The answer to this is to do the weight in sets so we can intensity (amount of weight) high and still do a given number of reps. So 5 sets of 5 would give the same 25 reps, but with a weight that causes micro trauma and thus drives an increase in size. Micro trauma is also why static holds or short range partials with very heavy weight tend to not work over time. You need to move the weight through the full range of motion and leverage to get the most micro trauma.

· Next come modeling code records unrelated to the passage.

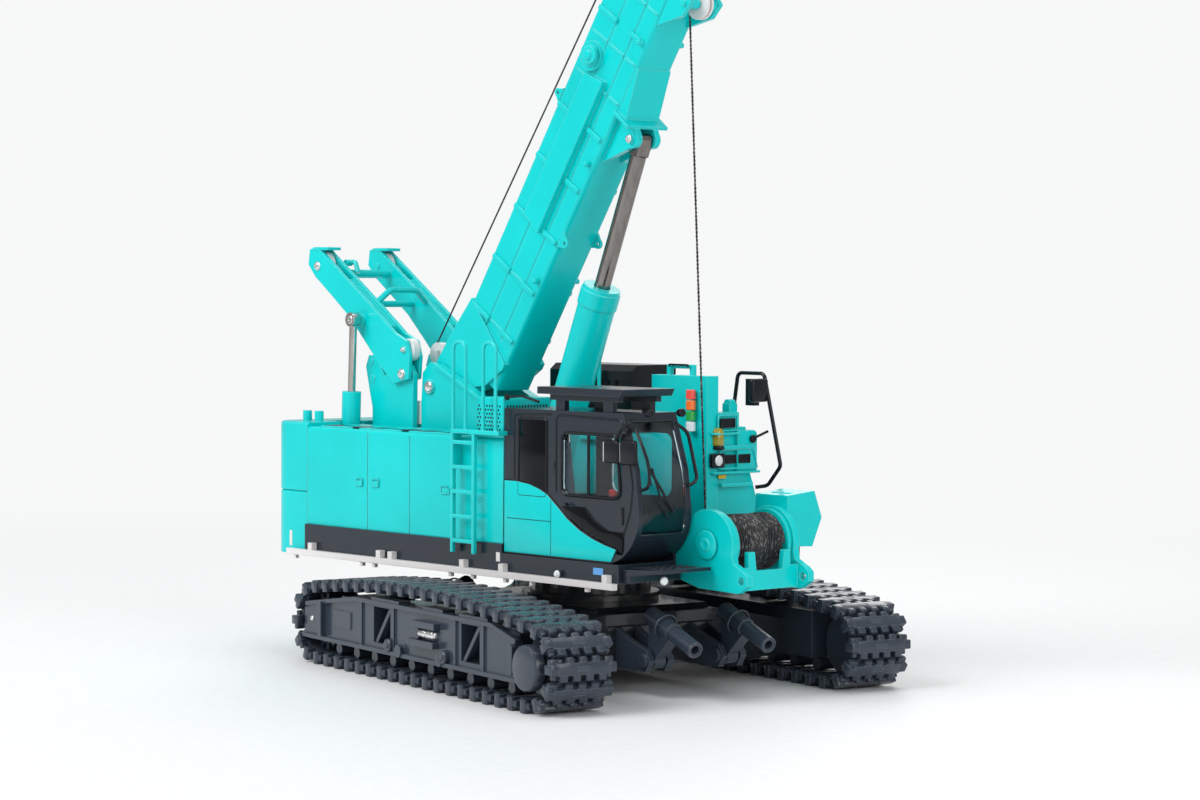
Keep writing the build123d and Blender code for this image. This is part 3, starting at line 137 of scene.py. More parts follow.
def skinGroup():
    # fine flow of sprayed enamel or moulded plastic, with a broad change of tone and dust on top faces
    group, entry, leave = newGroup(
        "sprayedSkin", [("Grain", "NodeSocketFloat", 2200.0), ("Patch", "NodeSocketFloat", 45.0)],
        [("Tone", "NodeSocketFloat"), ("Height", "NodeSocketFloat"), ("Dust", "NodeSocketFloat")])
    place = objectPlace(group)
    fine = noise(group, place, entry.outputs["Grain"], 3.0)
    broad = noise(group, place, entry.outputs["Patch"], 4.0)
    flat = addNode(group, "ShaderNodeNewGeometry")
    upward = addNode(group, "ShaderNodeSeparateXYZ", Vector=flat.outputs["Normal"])
    top = spread(group, upward.outputs["Z"], 0.0, 1.0, 0.55, 1.0)
    specks = spread(group, fine, 0.2, 1.0, 0.45, 0.75)
    feed(leave, Tone=broad, Height=fine, Dust=mathNode(group, "MULTIPLY", top, specks))
    return group


castEdge, sprayedSkin = edgeGroup(), skinGroup()
dustColour = (0.42, 0.42, 0.40, 1)


# materials

finishes = {   # colour, edge colour (a painted highlight along the rounded edges) and roughness; the rest where it differs from enamel's own values
    "tealEnamel": dict(colour=(0.001, 0.6, 0.6), edge=(0.15, 0.86, 0.84), rough=0.24, coat=0.15, width=0.4,
        grain=2000, ripple=0.0008, dust=0.02, highlightShare=0.7, shine=0.2),
    "darkEnamel": dict(colour=(0.03, 0.042, 0.062), edge=(0.13, 0.155, 0.19), rough=0.25, coat=0.2, width=0.3,
        grain=2600, ripple=0.002, dust=0.1, highlightShare=0.55),
    "trackEnamel": dict(colour=(0.032, 0.043, 0.063), edge=(0.15, 0.175, 0.21), rough=0.26, coat=0.2,
        width=0.25, grain=2600, ripple=0.002, dust=0.1, highlightShare=0.7),
    "cabPlastic": dict(colour=(0.013, 0.02, 0.031), edge=(0.09, 0.11, 0.14), rough=0.24, coat=0.12,
        width=0.35, grain=3200, ripple=0.002, dust=0.08, highlightShare=0.5),
    # the dark enamel made darker: painted shade for the car body and slew ring, which lie in shadow
    "shadedBodyEnamel": dict(colour=(0.012, 0.016, 0.021), edge=(0.06, 0.07, 0.085), rough=0.24, coat=0.4,
        width=0.35, grain=2400, ripple=0.005, dust=0.05, highlightShare=0.5),
    "whitePlastic": dict(colour=(0.74, 0.715, 0.715), edge=(0.86, 0.84, 0.83), rough=0.38, coat=0.1,
        ripple=0.006, dust=0.04, highlightShare=0.4),
    "blackPlastic": dict(colour=(0.007, 0.009, 0.013), edge=(0.06, 0.066, 0.078), rough=0.24, grain=3600,
        ripple=0.002, dust=0.03, highlightShare=0.5, shine=0.25),
    "seatVinyl": dict(colour=(0.11, 0.14, 0.2), edge=(0.08, 0.09, 0.11), rough=0.55, width=0.6, grain=2600,
        ripple=0.03, highlightShare=0.4),
    "redKnob": dict(colour=(0.6, 0.01, 0.012), edge=(0.75, 0.06, 0.05), rough=0.25, coat=0.4),
    "blueTrim": dict(colour=(0.01, 0.05, 0.42), edge=(0.04, 0.12, 0.6), rough=0.3, coat=0.3),
    "darkPane": dict(colour=(0.002, 0.003, 0.005), edge=(0.015, 0.017, 0.02), rough=0.06, ripple=0.002,
        shine=0.16),
    "amberLens": dict(colour=(0.33, 0.27, 0.01), edge=(0.7, 0.6, 0.06), rough=0.1, coat=0.8, width=0.5,
        grain=900, highlightShare=0.8),
    "plateYellow": dict(colour=(0.62, 0.43, 0.02), edge=(0.7, 0.5, 0.06), rough=0.35, coat=0.2, width=0.1,
        ripple=0.003),
    "plateBlue": dict(colour=(0.12, 0.38, 0.78), edge=(0.3, 0.5, 0.85), rough=0.35, coat=0.1, width=0.1,
        ripple=0.003),
    "lampWhite": dict(colour=(0.8, 0.82, 0.84), edge=(0.92, 0.93, 0.94), rough=0.12, coat=0.6, ripple=0.01),
}


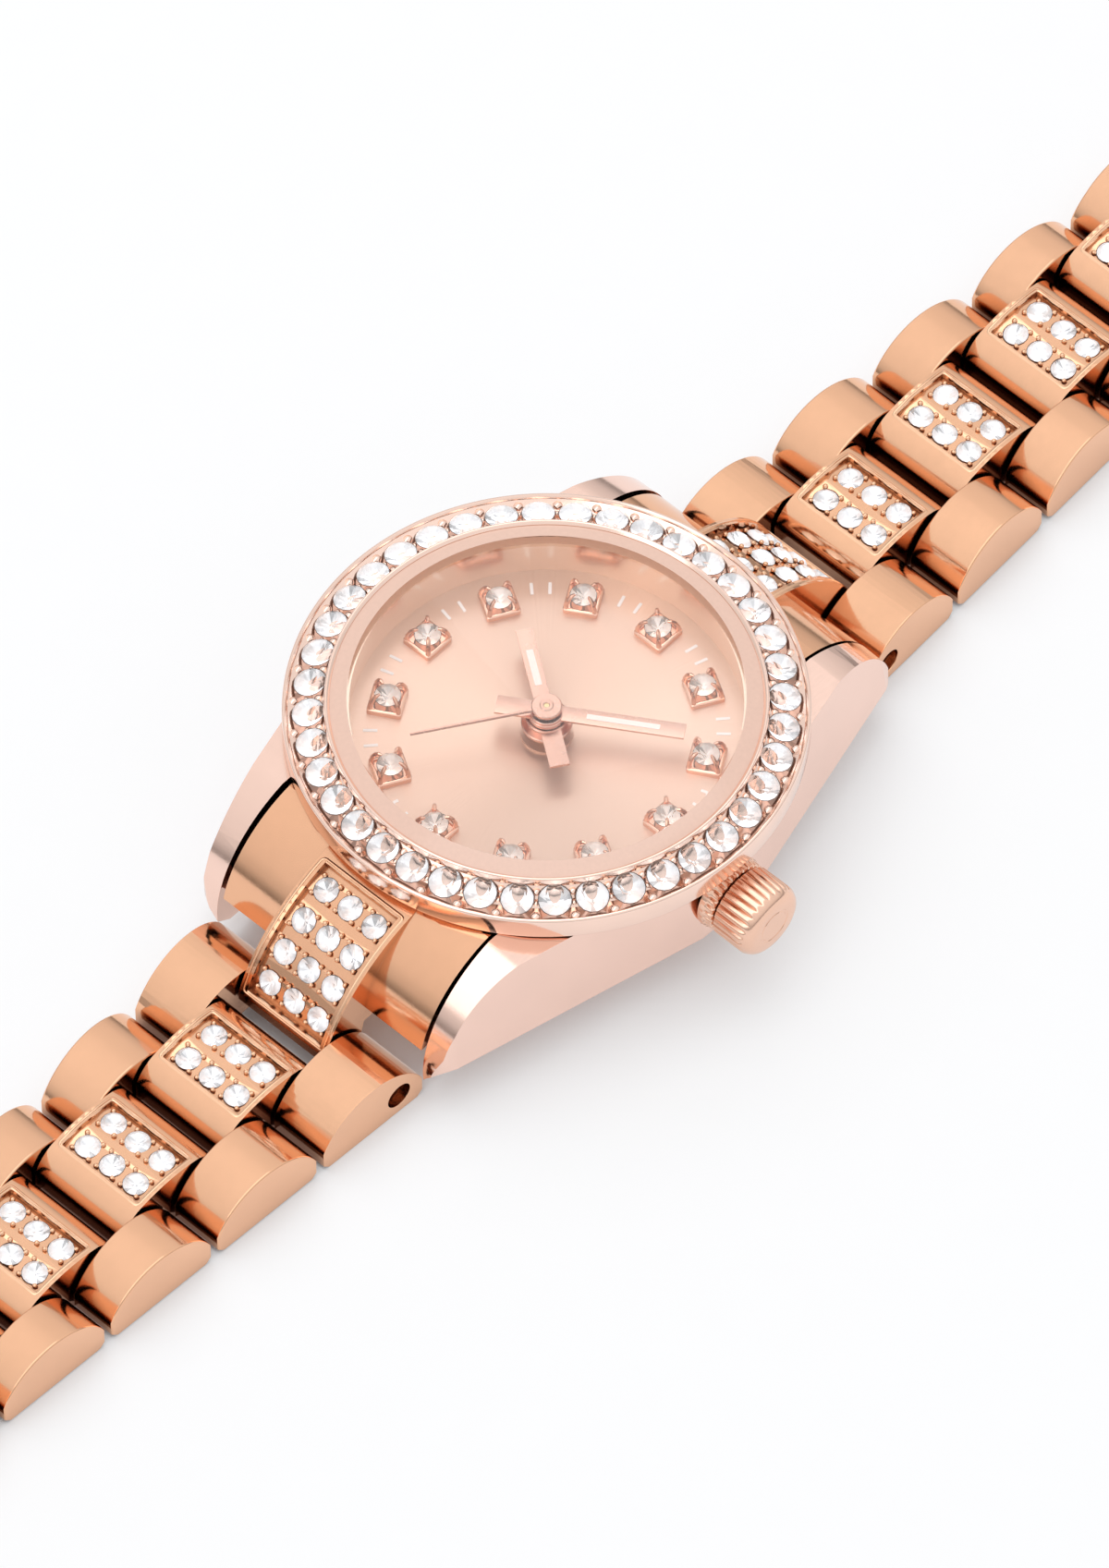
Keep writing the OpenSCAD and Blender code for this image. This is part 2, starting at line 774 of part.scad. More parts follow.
module battery() {
    edge = 0.35;
    color("silver")
    translate([battery_pos.x, battery_pos.y, plate_low_z - battery_h])
        union() {
            cylinder(r = battery_r - edge, h = battery_h);
            translate([0, 0, edge]) cylinder(r = battery_r, h = battery_h - edge);
        }
}

module crown_tube() {
    color(steel)
    translate([bore_r - 1.6, 0, crown_z])
        rotate([0, 90, 0])
            difference() {
                cylinder(r = tube_r, h = crown_in_x + 1 - bore_r + 1.6, $fn = 48);
                translate([0, 0, -1]) cylinder(r = stem_r + run_fit, h = 9, $fn = 48);
            }
}

// Side outline of the wings of an end link.
module wing_profile() {
    intersection() {
        translate([wing_arc_y, wing_arc_z]) circle(r = wing_arc_r, $fn = 180);
        polygon([
            [wing_arc_y - 2, end_low_z],
            [bar_y + bar_r + 0.4, end_low_z],
            [bar_y + bar_r + 1.1, wing_tip_z],
            [far, wing_tip_z],
            [far, far],
            [wing_arc_y - 2, far]
        ]);
    }
}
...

But All I Care About is Getting Bigger

You have to keep in mind that the neural components has nothing to do with getting bigger other than in its influence in how much weight you can do. Hypertrophy comes from induced micro trauma through increased workload by doing more weight or more work over an extended period. Enhanced neural capability leverages your ability to do this and the resulting hypertrophy gains. Better neural = better potential hypertrophy because better neural allows more weight. You see this with “newbie gains” where the main driver is rapidly developing neural adaptation and that drives weight on the bar which drives progressive loading which drives hypertrophy. So newbies very quickly enhance their neural capability, which means more weight more quickly, which means more micro trauma which means more growth.

So what this means is that some neural focus is quite helpful and should part of any mid to long-term plan.

How does this Add Mass?

The body is a system and adapts best as a system. This is why compound exercise like squats, dead lifts, rows, cleans, presses, and snatches are very effective. When doing these exercises, you are using a large portion of your body’s musculature to move a heavy weight through a fundamental range of motion. This full body lifting stresses a large portion of the body’s musculature all at once, so adding weight to these exercises should net hypertrophy over the entire body. The body grows best as a system and as such should be trained as a system.

What’s the Most Efficient Way to Plan to Get Bigger Over Time?

So what’s the deal with the 5×5 stuff (Bill Starr’s advanced 5×5, Bill Starr’s ntermediate 5×5)? These routines focus on the most effective lifts–the ones with the highest potential for hypertrophy. These routines are for pure muscle, not for shaping and refining (like an advanced body builder might want to do). Nothing is worked in isolation. So what’s with doing the big lifts that often and not splitting it up day by day? Two things:

1) How do you train for any sport or motion? You do it a lot, as much as possible, until it’s second nature. This is how the nervous system and your body adapts and becomes more efficient. If that’s the case, then why not do it every day then? If you did, the micro trauma would be too high and overwhelm your body’s systems. This is why power lifters don’t just do max squats, dead lifts, and benches every workout – it’s the most direct way to train but it can’t be done for long. And in the weight room, just like in life, it is very hard to get very good at a lot of things all at once or when changing those things all the time. You need to focus on a few things at a time to really get good at them.

2) Recovery is usually fairly fast. Once your body gets used to training, your muscles repair themselves within 2-3 days. You don’t need to be 100% recovered to train again. Tolerable periodic exposure is how the body adapts. So more frequency is desirable… up to a point. You get more benefit from a tolerable amount more frequently than from all out effort done infrequently. Think of how the body tans–you can tan in three 30 minute sessions without burning, but a single 90 minute session might toast you. Micro trauma works the same way, hence working the muscles three times a week instead of only once.

What about Food and All the Different Programs?

So that’s how strength and hypertrophy are related. That’s also why the 5×5 or any similar setup is structured for progression and designed to work. But if you’re going for size, all the micro trauma in the world won’t help if you are eating. You need extra calories to get bigger. If you aren’t gaining weight, you aren’t eating enough. All any training program can do is get you better (the neural component) at the big lifts. The rest is diet. Size gains can be irregular over the short-term, but over the mid to long term, as long as you are eating appropriately, you will find that your size gains stay in line with your strength gains.

It Doesn’t Sound very Complicated

It’s not. In spite of why you usually see people doing in the gym, split workouts with many different exercises done 1x per week and lot of isolation work is not the best choice from an efficiency standpoint for getting big. Training the whole body or a big portion of the body each session will let you get enough frequency and let you really focus on the lifts that can pile on the mass.